IWIN alleged that electricity consumers in Nigeria are being made to pay for the bureaucratic systems in the sector.
“The customer gets to pay for four out of these bureaucracies (i.e. if you discount MoP and NEMSA). The customers also have to pay for 11 DisCos with bloated boards and complicated executive management structures. Eight GenCos with bloated boards and the TCN with a rickety infrastructure that requires costly maintenance.
Multiple bureaucracies managing less than 3500MW and we still wonder why tariff is high, and we also wonder why the chaos!”
The group pointed out that before handover to private investors in 2013, the power sector was free of external debt, and that it was able to generate an average of 4500MW on a daily basis.
“We even achieved 5000MW once. Three years after the handover, the power sector is indebted to the tune of nearly a trillion Naira. Indebted to whom and who will pay? We just complicated a simple problem!”

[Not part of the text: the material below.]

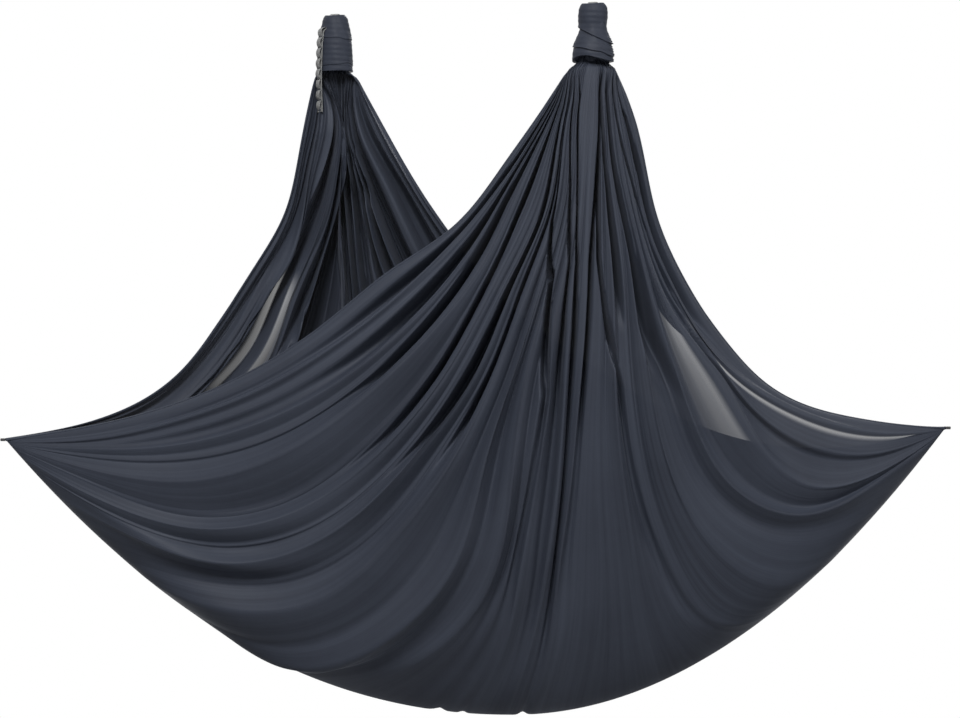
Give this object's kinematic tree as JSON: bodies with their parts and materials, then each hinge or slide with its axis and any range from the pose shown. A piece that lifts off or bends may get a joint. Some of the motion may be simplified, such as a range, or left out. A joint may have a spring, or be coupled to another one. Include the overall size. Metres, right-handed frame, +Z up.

The group listed the difference between the pre-privatisation and post-privatisation eras, saying there is now lower levels of generation and higher tariffs for the same level of service.
“They call it cost reflective tariff, we call it paying for unnecessary bureaucracy. Phantom debts incurred in the market. Lower levels of service delivery”.
According to the group, when the government was managing the power sector, Nigeria suffered only inefficiencies. “We even had increasing levels of generation. Today, we have the private sector whose singular motive is profit. Managing the power sector, we still have the same inefficiencies, lower generation, and even external debts brought onto the market by the investors”.
It advised government to take a closer look at the data on self-generation to identify what potentials lie therein, reticulate natural gas supply within high commercial and industrial areas, increase natural gas supply within high net worth residential areas, encourage clustered generation and reticulate gas supply to designated clustered generation sites: mostly residential locations/housing estates.